• WHAT IS ASKED: Your answer should consist only of the lines below from the one with "piece('tail_wheel_bracket', tailBracket(), METAL);" through the one with "imported = [obj", copied exactly.
--- BEGIN ---
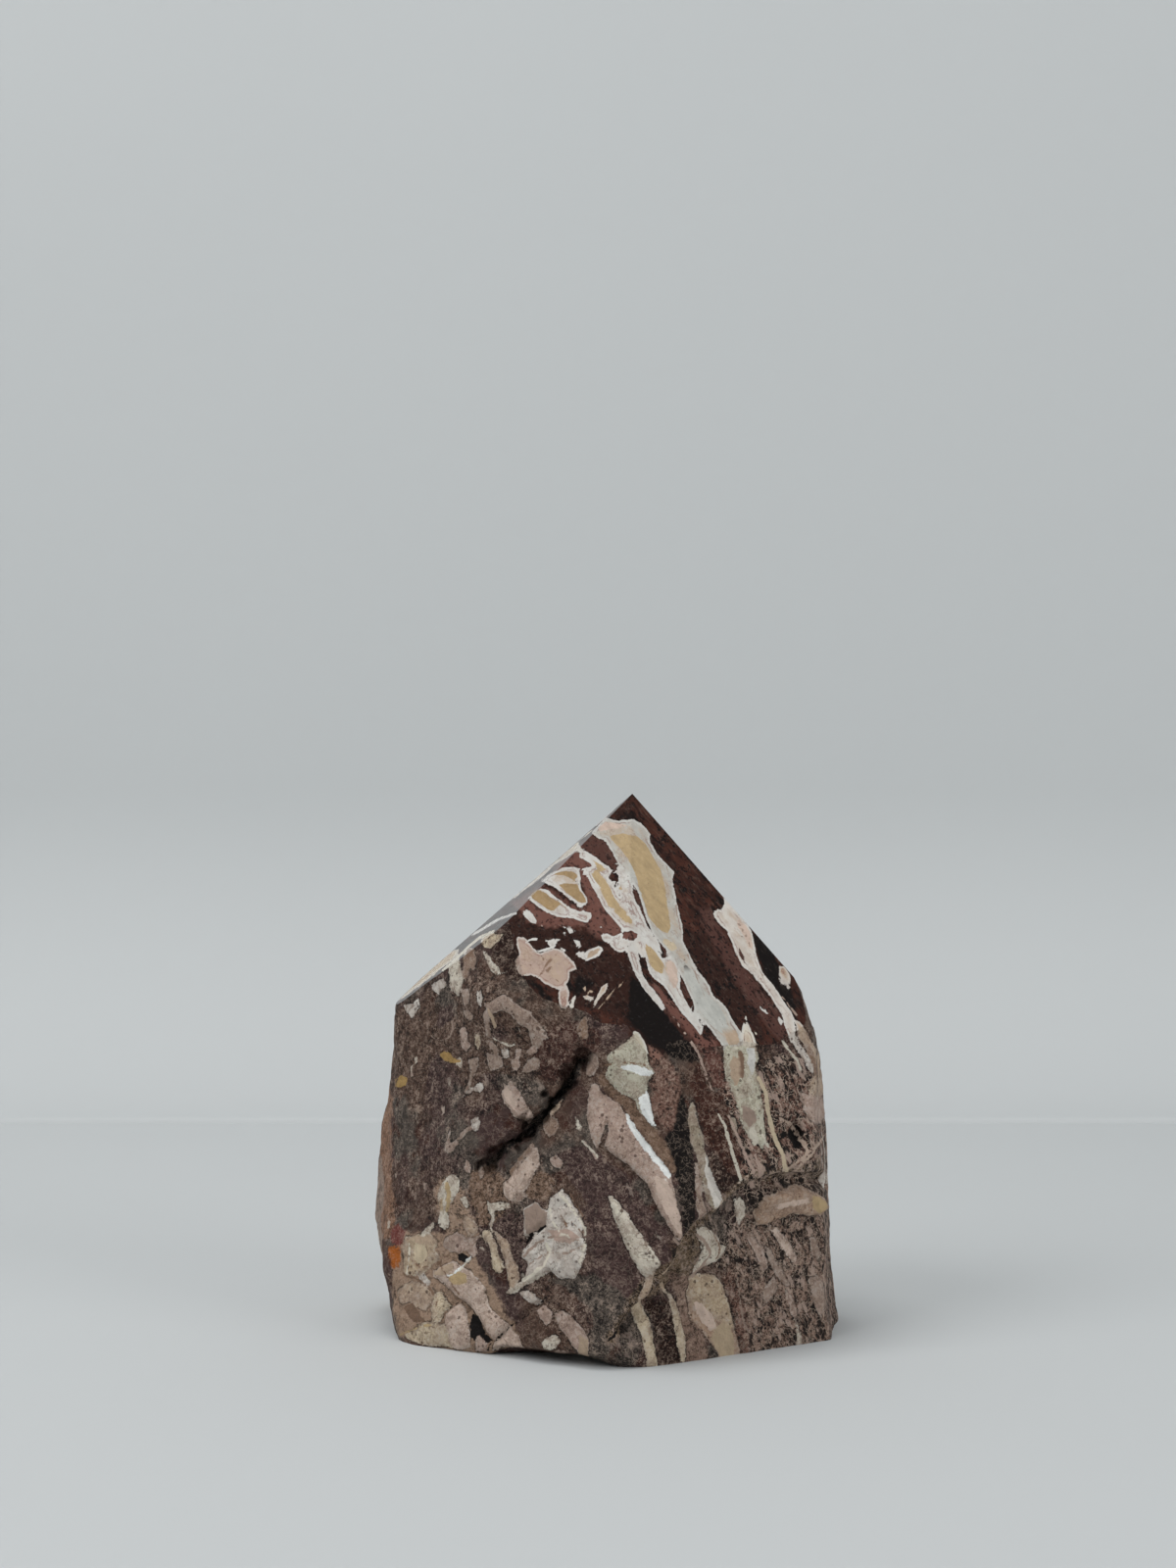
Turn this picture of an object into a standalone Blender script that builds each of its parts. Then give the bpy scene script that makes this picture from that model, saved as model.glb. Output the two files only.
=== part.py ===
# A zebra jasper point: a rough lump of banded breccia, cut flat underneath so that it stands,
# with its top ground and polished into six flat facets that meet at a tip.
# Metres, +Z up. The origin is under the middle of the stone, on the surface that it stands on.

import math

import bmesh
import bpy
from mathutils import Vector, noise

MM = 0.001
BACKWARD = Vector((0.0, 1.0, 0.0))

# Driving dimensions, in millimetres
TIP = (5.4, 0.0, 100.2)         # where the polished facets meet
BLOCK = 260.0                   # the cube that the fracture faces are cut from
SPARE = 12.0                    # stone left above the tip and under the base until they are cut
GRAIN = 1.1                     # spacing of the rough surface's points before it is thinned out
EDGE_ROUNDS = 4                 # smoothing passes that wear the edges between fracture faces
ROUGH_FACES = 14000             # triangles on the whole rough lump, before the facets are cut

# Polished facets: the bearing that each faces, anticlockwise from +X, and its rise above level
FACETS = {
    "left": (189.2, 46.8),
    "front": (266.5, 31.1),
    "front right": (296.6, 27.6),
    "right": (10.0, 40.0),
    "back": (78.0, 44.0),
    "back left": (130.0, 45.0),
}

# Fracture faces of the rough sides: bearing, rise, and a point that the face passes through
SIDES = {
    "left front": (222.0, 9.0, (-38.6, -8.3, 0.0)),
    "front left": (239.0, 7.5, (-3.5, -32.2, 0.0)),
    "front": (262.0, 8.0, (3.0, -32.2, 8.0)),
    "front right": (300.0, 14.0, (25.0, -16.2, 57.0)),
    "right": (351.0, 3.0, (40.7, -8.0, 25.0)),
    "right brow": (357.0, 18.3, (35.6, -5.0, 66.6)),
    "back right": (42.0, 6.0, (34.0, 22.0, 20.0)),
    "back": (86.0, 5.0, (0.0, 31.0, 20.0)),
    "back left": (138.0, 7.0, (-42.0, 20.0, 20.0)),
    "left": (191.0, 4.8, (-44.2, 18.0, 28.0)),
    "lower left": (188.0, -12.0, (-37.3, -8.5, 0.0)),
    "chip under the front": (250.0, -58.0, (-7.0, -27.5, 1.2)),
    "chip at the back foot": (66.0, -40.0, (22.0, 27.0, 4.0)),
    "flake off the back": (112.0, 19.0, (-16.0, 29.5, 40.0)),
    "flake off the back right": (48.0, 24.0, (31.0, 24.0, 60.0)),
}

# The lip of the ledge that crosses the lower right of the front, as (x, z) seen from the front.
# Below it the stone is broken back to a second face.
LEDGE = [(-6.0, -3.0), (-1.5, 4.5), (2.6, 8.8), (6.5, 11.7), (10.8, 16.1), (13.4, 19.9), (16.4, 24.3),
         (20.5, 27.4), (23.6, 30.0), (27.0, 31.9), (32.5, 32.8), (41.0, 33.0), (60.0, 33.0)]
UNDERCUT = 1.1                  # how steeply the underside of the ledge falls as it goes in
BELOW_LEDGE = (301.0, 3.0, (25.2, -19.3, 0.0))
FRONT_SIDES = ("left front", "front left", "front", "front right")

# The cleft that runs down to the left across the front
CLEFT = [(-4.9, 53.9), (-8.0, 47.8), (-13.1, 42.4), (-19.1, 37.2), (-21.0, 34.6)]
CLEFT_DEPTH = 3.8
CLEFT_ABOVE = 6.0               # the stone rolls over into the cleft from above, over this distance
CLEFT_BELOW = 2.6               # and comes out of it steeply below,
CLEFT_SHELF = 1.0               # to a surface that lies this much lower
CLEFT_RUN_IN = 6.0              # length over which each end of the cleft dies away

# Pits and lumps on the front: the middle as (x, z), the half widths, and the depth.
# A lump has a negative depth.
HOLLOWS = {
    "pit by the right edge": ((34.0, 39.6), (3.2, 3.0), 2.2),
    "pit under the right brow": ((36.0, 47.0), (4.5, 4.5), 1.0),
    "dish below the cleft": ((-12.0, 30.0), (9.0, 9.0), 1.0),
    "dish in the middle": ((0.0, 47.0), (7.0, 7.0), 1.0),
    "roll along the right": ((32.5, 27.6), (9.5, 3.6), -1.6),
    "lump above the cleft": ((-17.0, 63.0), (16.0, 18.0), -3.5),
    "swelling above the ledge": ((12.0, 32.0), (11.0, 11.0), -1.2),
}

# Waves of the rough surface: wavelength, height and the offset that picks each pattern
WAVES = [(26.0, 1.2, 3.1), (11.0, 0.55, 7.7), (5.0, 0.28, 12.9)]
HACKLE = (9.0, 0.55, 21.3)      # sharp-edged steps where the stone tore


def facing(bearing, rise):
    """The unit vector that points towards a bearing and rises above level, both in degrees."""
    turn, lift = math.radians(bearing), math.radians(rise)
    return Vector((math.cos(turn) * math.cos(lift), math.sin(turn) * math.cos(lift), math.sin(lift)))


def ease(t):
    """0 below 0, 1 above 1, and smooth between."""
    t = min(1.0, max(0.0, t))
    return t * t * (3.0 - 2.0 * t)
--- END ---
--- BEGIN ---
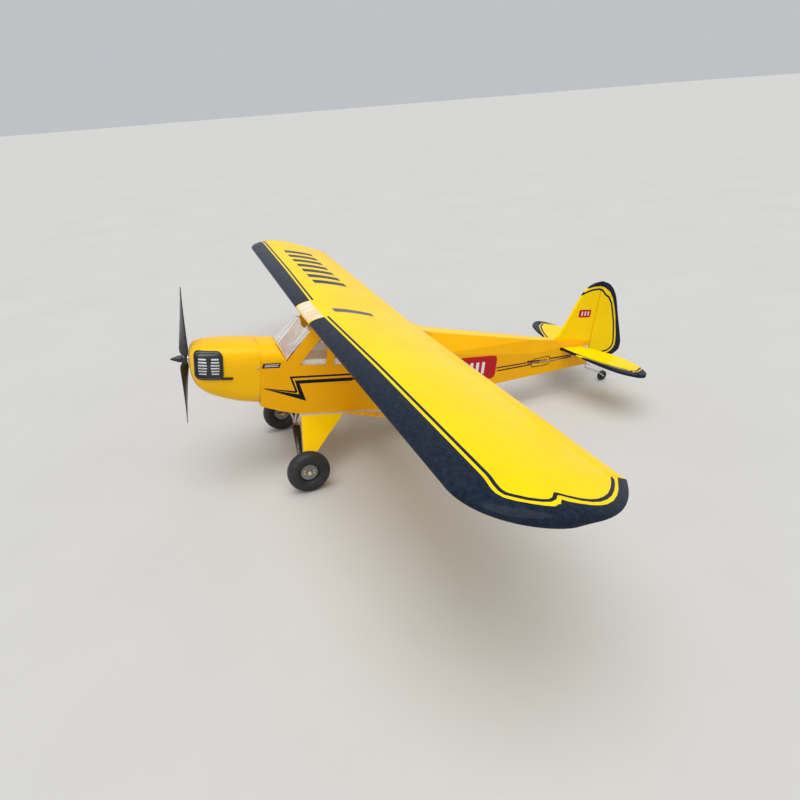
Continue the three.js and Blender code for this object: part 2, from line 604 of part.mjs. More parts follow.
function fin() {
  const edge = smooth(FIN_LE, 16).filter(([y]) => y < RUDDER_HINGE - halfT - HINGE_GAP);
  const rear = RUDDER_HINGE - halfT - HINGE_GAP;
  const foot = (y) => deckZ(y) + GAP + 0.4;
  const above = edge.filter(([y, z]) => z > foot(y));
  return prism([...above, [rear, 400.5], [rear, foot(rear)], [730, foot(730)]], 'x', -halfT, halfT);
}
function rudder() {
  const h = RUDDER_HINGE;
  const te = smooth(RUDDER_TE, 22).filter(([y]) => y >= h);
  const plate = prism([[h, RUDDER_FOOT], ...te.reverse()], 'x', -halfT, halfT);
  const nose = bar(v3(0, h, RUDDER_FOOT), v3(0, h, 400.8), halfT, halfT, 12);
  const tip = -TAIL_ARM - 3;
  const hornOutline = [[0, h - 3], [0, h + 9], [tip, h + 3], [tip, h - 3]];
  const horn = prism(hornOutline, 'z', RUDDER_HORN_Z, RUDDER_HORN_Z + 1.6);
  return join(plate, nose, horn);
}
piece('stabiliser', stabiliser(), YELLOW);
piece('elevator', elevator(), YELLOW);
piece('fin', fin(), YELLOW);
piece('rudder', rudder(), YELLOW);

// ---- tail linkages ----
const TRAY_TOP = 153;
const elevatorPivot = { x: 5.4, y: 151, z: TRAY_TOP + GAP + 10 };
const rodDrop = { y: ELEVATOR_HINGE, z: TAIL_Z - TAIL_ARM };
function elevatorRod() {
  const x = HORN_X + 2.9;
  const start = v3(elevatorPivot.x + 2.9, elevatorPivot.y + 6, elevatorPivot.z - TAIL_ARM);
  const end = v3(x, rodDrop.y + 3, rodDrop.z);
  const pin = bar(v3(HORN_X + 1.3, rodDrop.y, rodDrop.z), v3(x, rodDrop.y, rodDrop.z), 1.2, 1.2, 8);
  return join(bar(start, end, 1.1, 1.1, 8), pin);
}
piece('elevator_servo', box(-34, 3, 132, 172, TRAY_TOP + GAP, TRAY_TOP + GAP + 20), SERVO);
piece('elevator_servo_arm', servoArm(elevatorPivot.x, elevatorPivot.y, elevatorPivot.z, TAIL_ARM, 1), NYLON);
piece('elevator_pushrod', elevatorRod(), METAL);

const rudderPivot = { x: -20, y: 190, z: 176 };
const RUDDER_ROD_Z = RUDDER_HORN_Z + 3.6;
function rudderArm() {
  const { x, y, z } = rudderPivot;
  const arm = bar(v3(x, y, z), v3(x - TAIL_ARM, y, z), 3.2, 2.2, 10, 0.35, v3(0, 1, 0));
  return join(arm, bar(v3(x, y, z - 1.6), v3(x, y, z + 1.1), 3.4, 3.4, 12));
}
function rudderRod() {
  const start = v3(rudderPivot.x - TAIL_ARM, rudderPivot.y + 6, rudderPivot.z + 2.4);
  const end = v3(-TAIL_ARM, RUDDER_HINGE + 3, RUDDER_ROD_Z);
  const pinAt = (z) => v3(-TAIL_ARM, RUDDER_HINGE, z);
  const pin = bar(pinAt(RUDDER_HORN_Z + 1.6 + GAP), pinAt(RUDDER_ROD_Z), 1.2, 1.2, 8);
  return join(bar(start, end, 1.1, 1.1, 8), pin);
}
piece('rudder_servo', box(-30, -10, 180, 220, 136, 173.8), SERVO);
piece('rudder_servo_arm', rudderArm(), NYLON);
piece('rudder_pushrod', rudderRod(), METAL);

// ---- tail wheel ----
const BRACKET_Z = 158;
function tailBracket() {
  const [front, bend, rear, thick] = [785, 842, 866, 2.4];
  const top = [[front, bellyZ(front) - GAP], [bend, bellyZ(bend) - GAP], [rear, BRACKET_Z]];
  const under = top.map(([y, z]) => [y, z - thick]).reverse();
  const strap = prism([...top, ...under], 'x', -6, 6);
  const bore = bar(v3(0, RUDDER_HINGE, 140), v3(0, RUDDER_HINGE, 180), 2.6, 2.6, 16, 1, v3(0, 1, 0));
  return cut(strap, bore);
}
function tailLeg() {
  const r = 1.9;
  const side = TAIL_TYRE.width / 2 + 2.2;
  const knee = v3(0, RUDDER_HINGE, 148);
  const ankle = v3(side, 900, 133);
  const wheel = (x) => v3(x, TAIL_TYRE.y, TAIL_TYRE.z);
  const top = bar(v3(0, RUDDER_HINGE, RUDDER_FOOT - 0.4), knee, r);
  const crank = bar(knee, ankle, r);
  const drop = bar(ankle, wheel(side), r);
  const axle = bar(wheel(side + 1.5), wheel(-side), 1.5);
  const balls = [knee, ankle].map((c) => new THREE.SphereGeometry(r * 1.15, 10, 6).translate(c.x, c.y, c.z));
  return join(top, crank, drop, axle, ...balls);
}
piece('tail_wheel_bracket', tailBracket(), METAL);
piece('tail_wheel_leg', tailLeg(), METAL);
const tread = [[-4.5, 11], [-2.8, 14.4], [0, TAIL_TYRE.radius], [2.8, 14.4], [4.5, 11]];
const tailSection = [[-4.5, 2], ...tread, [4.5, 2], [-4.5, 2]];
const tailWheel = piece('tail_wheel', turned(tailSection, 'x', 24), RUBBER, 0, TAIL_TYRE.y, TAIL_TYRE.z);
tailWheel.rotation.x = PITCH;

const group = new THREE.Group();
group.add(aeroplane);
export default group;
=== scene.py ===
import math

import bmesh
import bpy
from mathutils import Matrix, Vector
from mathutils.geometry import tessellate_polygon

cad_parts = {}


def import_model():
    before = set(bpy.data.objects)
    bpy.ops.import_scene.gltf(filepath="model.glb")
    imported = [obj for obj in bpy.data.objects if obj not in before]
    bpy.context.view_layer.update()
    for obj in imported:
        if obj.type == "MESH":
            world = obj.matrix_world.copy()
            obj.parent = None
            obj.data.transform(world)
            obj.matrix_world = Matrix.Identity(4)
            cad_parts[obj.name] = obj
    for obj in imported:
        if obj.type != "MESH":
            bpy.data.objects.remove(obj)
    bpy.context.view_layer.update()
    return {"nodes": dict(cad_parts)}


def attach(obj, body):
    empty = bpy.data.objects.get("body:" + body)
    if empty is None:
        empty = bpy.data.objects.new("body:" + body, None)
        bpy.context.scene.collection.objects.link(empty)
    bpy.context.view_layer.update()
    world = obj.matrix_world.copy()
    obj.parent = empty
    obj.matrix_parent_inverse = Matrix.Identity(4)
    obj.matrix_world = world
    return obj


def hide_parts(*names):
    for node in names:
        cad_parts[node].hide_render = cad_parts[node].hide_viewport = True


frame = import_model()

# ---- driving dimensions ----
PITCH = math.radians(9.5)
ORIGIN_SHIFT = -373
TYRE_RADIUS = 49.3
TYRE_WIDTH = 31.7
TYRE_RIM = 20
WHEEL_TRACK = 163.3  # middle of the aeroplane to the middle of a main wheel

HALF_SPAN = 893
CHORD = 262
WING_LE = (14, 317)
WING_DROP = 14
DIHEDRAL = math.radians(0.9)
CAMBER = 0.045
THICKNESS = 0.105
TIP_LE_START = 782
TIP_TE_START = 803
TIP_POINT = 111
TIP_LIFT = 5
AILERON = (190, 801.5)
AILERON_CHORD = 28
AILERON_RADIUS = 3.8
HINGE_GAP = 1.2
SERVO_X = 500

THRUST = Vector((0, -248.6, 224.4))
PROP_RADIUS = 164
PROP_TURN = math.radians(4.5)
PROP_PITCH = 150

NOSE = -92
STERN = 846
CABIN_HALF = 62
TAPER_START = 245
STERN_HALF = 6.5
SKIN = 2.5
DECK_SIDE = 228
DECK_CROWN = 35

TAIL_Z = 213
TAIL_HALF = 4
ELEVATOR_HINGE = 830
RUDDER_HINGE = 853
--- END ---
• ANSWER:
piece('tail_wheel_bracket', tailBracket(), METAL);
piece('tail_wheel_leg', tailLeg(), METAL);
const tread = [[-4.5, 11], [-2.8, 14.4], [0, TAIL_TYRE.radius], [2.8, 14.4], [4.5, 11]];
const tailSection = [[-4.5, 2], ...tread, [4.5, 2], [-4.5, 2]];
const tailWheel = piece('tail_wheel', turned(tailSection, 'x', 24), RUBBER, 0, TAIL_TYRE.y, TAIL_TYRE.z);
tailWheel.rotation.x = PITCH;

const group = new THREE.Group();
group.add(aeroplane);
export default group;
=== scene.py ===
import math

import bmesh
import bpy
from mathutils import Matrix, Vector
from mathutils.geometry import tessellate_polygon

cad_parts = {}


def import_model():
    before = set(bpy.data.objects)
    bpy.ops.import_scene.gltf(filepath="model.glb")
    imported = [obj for obj in bpy.data.objects if obj not in before]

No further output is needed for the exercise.